The two teams included a number of Metroplex standouts. In addition to Lewis and Sokoloski, Glory Naudin players from Star Local Media markets included Prosper junior Ayden Allen, Little Elm junior Georgia Heathcock, Allen junior Sami Hood, Frisco Centennial junior Sierra Corbin, The Colony sophomore Sydney Young and Frisco Independence senior Savannah Williams.
Among 44 teams competing in the 16U tournament, the two Glory sides squared off twice during the event. Both meetings were won by the eventual runners-up.
“What I loved about it most was that they knew they were competing against each other, but they realized they were still a family,” said Maribeth Gorsuch, Lewisville alum and Glory Naudin pitching coach. “No matter who won or lost, they were a family, and that’s what made it so special.”

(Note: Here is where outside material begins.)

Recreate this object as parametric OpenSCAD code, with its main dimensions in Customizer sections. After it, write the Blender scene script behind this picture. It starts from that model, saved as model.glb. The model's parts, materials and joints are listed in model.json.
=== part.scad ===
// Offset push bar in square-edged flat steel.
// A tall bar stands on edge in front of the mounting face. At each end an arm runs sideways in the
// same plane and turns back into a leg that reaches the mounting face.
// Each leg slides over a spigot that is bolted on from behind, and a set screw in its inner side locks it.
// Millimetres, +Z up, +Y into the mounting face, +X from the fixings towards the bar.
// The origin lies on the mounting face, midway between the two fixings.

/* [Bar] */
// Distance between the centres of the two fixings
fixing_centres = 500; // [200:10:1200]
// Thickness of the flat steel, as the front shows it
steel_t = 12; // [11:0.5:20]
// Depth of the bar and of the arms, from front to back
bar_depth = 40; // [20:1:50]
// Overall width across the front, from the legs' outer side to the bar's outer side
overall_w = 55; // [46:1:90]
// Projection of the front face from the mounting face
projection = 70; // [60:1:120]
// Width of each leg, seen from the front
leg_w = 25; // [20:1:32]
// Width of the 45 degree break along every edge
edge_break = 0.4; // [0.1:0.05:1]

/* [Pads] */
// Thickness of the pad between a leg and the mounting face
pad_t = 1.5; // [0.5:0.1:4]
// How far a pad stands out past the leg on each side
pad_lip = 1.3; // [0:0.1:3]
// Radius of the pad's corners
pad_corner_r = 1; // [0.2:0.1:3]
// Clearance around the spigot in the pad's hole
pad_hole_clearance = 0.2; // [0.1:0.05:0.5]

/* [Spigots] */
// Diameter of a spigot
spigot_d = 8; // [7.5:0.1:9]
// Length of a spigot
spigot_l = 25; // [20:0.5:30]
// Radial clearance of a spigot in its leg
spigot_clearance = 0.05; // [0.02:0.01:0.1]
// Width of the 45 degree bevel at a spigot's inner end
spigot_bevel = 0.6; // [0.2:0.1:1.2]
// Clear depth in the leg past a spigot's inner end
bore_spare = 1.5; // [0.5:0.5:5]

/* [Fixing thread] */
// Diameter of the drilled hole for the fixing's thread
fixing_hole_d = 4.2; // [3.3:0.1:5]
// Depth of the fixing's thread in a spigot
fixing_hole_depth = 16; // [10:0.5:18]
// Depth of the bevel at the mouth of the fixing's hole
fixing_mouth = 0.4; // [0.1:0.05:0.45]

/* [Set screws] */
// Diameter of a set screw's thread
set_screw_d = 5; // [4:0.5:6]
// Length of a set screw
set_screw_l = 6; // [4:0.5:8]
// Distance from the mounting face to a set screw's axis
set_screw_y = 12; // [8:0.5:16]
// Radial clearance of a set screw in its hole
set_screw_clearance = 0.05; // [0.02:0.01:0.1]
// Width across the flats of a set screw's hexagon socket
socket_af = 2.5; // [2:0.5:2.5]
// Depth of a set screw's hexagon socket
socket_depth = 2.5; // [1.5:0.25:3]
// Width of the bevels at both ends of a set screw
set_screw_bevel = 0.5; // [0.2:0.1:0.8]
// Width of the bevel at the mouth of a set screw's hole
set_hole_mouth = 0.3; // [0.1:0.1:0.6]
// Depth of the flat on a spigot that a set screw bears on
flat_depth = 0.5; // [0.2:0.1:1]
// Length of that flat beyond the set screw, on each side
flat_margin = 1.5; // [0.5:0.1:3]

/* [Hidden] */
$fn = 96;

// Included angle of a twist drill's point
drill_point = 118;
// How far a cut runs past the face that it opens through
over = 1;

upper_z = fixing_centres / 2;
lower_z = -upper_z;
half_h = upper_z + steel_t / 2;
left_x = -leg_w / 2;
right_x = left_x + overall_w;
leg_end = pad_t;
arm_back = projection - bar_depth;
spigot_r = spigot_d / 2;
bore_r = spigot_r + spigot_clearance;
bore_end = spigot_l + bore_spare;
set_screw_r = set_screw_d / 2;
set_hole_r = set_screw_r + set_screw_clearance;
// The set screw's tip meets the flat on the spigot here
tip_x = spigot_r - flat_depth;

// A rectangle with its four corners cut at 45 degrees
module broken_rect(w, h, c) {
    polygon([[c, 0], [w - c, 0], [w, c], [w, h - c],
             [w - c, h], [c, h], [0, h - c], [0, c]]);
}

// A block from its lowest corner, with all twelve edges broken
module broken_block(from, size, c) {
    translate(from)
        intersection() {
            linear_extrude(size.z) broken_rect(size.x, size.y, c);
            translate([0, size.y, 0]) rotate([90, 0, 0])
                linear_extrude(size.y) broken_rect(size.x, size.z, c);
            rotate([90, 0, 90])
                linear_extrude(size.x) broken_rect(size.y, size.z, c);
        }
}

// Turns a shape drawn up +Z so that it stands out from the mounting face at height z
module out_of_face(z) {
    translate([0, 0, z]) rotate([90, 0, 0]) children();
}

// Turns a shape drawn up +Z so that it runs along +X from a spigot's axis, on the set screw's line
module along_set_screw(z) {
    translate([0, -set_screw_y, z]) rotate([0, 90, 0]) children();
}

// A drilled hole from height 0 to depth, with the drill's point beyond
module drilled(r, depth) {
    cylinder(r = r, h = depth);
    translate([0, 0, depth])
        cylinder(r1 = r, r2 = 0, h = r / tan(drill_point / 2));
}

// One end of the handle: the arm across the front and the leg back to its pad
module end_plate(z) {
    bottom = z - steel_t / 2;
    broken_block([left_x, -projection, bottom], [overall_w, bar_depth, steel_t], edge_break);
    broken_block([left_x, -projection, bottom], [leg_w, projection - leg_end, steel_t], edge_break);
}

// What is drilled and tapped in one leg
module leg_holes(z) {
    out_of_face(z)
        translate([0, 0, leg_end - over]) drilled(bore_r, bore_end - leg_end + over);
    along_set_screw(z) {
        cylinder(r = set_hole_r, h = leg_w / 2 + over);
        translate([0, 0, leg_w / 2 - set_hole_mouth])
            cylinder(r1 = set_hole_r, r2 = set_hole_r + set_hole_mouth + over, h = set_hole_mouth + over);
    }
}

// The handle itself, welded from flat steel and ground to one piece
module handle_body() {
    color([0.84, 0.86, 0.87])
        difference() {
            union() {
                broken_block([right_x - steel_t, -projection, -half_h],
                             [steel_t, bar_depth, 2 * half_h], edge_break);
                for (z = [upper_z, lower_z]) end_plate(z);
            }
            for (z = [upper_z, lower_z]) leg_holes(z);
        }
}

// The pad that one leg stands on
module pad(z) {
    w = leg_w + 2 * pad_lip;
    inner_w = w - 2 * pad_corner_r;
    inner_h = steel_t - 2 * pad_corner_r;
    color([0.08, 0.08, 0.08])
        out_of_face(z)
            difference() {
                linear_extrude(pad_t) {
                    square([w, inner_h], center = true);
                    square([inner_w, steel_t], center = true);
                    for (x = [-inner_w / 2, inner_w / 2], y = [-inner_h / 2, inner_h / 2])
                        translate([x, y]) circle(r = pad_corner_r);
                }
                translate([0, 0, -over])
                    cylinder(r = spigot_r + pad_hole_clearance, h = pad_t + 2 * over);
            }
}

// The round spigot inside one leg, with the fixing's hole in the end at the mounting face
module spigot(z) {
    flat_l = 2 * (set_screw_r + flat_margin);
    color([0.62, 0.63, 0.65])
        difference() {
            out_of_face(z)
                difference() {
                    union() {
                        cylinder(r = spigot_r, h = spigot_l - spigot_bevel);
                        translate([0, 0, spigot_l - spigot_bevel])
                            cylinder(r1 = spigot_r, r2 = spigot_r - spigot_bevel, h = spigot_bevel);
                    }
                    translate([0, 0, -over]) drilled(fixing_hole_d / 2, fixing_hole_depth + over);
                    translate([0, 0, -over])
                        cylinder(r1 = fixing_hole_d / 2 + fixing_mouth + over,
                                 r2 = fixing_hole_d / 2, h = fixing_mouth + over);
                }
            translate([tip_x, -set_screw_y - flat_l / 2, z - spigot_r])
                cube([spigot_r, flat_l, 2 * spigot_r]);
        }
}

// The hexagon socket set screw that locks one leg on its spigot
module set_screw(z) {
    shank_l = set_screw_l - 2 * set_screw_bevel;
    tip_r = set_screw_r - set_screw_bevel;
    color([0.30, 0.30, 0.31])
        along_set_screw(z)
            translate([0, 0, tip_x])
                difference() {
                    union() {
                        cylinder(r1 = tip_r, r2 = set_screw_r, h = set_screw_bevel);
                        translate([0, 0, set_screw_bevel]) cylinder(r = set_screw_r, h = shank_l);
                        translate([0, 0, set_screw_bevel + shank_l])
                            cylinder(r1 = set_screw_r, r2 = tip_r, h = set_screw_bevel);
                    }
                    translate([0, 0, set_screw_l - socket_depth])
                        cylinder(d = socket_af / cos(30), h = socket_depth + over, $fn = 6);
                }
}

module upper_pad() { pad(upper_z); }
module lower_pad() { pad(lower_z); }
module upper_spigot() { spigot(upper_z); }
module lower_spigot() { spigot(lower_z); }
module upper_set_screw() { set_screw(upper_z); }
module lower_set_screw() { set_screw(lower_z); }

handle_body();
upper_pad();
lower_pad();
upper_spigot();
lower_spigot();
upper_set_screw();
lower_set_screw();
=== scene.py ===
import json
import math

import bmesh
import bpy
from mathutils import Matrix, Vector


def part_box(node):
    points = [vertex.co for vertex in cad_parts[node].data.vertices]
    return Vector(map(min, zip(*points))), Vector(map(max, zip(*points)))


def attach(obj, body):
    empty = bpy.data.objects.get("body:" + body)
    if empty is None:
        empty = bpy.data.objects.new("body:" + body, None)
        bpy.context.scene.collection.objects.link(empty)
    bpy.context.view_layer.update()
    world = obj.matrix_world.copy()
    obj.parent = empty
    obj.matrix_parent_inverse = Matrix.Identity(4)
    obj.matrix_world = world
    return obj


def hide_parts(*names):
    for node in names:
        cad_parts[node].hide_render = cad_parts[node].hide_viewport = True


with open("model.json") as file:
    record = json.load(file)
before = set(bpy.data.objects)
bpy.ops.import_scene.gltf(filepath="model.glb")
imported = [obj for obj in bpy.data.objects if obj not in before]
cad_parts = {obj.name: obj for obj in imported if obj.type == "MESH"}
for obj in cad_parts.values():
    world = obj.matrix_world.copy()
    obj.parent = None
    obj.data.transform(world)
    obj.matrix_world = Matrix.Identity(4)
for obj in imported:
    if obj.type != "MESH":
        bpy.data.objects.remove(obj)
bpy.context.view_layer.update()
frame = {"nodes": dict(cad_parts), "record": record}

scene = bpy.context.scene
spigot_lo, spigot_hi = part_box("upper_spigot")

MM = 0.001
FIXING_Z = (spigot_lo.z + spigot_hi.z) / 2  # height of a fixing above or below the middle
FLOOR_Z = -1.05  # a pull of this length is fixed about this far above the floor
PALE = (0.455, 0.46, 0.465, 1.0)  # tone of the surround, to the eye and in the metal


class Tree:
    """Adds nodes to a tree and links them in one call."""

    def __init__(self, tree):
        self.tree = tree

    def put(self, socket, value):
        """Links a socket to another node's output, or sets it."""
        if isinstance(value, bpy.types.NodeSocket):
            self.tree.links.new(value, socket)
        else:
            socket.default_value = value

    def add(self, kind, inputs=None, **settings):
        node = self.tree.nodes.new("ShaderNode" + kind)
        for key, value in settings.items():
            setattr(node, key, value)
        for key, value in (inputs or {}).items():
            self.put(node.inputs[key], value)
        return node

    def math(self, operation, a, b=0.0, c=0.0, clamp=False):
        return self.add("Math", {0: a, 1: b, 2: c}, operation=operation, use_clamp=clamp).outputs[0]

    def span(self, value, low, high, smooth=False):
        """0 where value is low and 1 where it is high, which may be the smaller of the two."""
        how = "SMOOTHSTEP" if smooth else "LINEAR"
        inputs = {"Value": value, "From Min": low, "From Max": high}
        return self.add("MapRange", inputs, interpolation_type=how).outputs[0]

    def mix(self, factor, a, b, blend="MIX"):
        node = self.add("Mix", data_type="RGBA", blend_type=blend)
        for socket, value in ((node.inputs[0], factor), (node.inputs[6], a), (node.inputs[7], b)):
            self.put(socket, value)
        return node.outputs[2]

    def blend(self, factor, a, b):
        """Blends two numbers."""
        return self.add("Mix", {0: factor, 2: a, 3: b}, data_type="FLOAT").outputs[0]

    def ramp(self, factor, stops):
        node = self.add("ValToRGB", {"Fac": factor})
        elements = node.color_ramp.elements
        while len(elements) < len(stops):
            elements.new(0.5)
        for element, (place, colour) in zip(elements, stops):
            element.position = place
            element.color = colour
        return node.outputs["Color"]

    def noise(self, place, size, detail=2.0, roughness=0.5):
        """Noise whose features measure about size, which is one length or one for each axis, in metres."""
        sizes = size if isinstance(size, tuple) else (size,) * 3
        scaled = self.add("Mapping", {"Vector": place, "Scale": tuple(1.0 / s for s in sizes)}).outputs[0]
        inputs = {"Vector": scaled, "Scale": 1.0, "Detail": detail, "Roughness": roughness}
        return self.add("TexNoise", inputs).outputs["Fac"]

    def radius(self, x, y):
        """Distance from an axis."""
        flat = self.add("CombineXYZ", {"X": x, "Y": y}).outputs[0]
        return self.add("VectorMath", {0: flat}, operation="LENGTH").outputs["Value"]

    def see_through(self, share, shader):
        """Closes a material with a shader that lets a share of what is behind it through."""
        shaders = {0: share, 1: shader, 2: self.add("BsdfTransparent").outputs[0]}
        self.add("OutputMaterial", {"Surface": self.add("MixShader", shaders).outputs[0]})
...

Hotshots ride big inning to 18U title
One day prior to the Bombers’ dramatic finale against Glory, Houston-based Hotshots Premier put an exclamation mark on a 9-1 run through the TFL 18U bracket by besting Texas Bombers Gold-Smith in Friday’s championship game, 5-3.
Hotshots broke a scoreless ballgame with five runs in the bottom of the fifth inning, scoring all with two outs remaining in the frame. Alexa Langeliers, a Keller product, plated the first run on a Bombers error, which gave way to consecutive RBI base hits from Chloe Gomez and Sam Graeter for a 5-0 lead.

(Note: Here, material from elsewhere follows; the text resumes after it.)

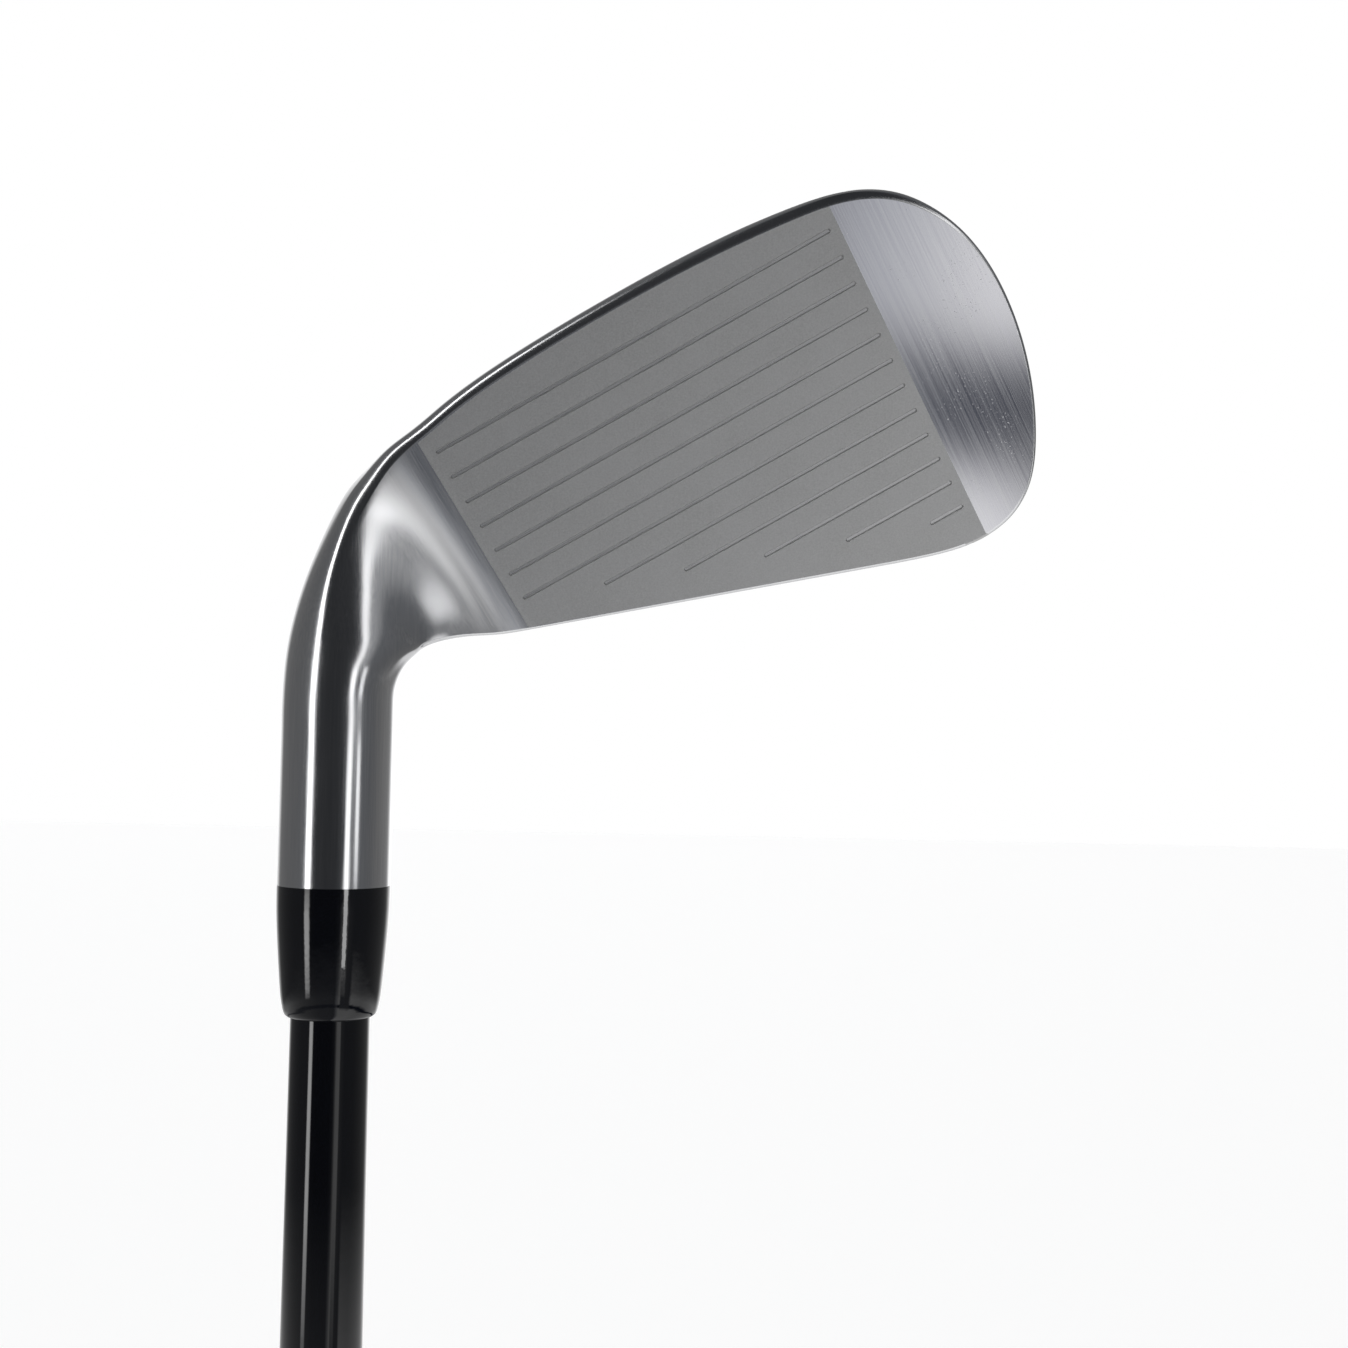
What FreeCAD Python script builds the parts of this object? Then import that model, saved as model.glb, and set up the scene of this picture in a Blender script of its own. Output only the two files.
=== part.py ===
import FreeCAD, Part
import Sketcher
import math
import os
from FreeCAD import Vector

# Iron golf club. Z runs down the shaft axis from the butt of the grip (0)
# to the head, the face looks to -Y and the toe points to +X.

doc = FreeCAD.newDocument("IronClub")

# ------------------------------------------------------------------ sizes
SIZES = [
    ("zero", 0.0),
    ("lie_angle", 60.0),
    ("loft_angle", 24.0),
    ("head_origin_z", 987.1),
    ("leading_edge_y", 4.3),
    ("hosel_radius", 6.87),
    ("hosel_end_z", 935.8),
    ("bore_radius", 4.9),
    ("bore_bottom_z", 967.3),
    ("shaft_tip_z", 965.8),
    ("shaft_tip_radius", 4.7),
    ("shaft_tip_wall_radius", 2.45),
    ("shaft_butt_z", 3.5),
    ("shaft_butt_radius", 7.62),
    ("shaft_butt_wall_radius", 6.42),
    ("shaft_radius_at_hosel", 4.791),
    ("shaft_radius_at_ferrule", 4.840),
    ("shaft_radius_at_grip_mouth", 6.822),
    ("ferrule_tail_z", 919.8),
    ("ferrule_round_z", 920.5),
    ("ferrule_lower_z", 921.7),
    ("ferrule_middle_z", 927.8),
    ("ferrule_shoulder_z", 933.1),
    ("ferrule_tail_radius", 5.1),
    ("ferrule_round_radius", 5.72),
    ("ferrule_lower_radius", 6.0),
    ("ferrule_middle_radius", 6.57),
    ("ferrule_radius", 6.9),
    ("pin_radius", 2.35),
    ("pin_length", 14.0),
    ("pin_flange", 1.5),
    ("pin_flange_radius", 4.6),
    ("tape_thickness", 0.15),
    ("grip_mouth_z", 268.0),
    ("grip_lip_z", 264.0),
    ("grip_taper_z", 262.5),
    ("grip_neck_z", 13.0),
    ("grip_head_z", 50.0),
    ("grip_start_z", 3.5),
    ("grip_inner_start", 7.77),
    ("grip_inner_mouth", 6.972),
    ("grip_radius_start", 14.9),
    ("grip_radius_neck", 13.2),
    ("grip_radius_head", 12.3),
    ("grip_radius_taper", 8.8),
    ("grip_radius_lip", 9.2),
    ("cap_radius", 14.9),
    ("cap_edge_radius", 13.6),
    ("cap_edge_z", 1.5),
    ("vent_radius", 1.6),
    ("face_thickness", 3.0),
    ("groove_pitch", 3.6),
    ("groove_first", 4.5),
    ("groove_width", 0.6),
    ("groove_depth", 0.4),
    ("badge_thickness", 1.2),
    ("badge_tape_thickness", 0.5),
]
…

Overall, Hotshots totaled 21 home runs at the four-day event, which included 27 other teams. Much like the 16U final, Saturday’s championship game was a rematch from earlier in the tournament. On Thursday, the Bombers handed Hotshots their lone setback in a 7-1 loss.
Elsewhere, the Bombers’ organization doubled up on its championship hardware with an unbeaten sprint through the TFL’s 14U bracket. The Bombers’ Gold 14U Malpass club went 8-0, scoring six wins by at least five runs in the 45-team field.
The only opponent that offered any resistance was the Blaze United, which dropped games of 6-5 and 7-5 to the Bombers, the latter coming in Saturday’s championship game. Despite jumping out to a 4-0 lead in the second inning on two-run hits from Kaylee Blackledge and Kate Bubela, the Bombers had to hold off a late push by Blaze, which trimmed the deficit to 6-5 through six innings before Bailey Davis added an insurance run on a two-out RBI single in the top of the seventh to close out an otherwise unique summer for the Texas club softball circuit, which was largely conducted in state due to the COVID-19 pandemic.
“It felt a little different. We really only played in Texas — I think they played in one Oklahoma tournament. We’re used to play all over the country and that was different, but the competition was definitely still there,” Gorsuch said. “We’re thankful to play in a state where the competition is so high, and although we didn’t get to play in those big national tournaments, we still got to play some of the best teams in the country.”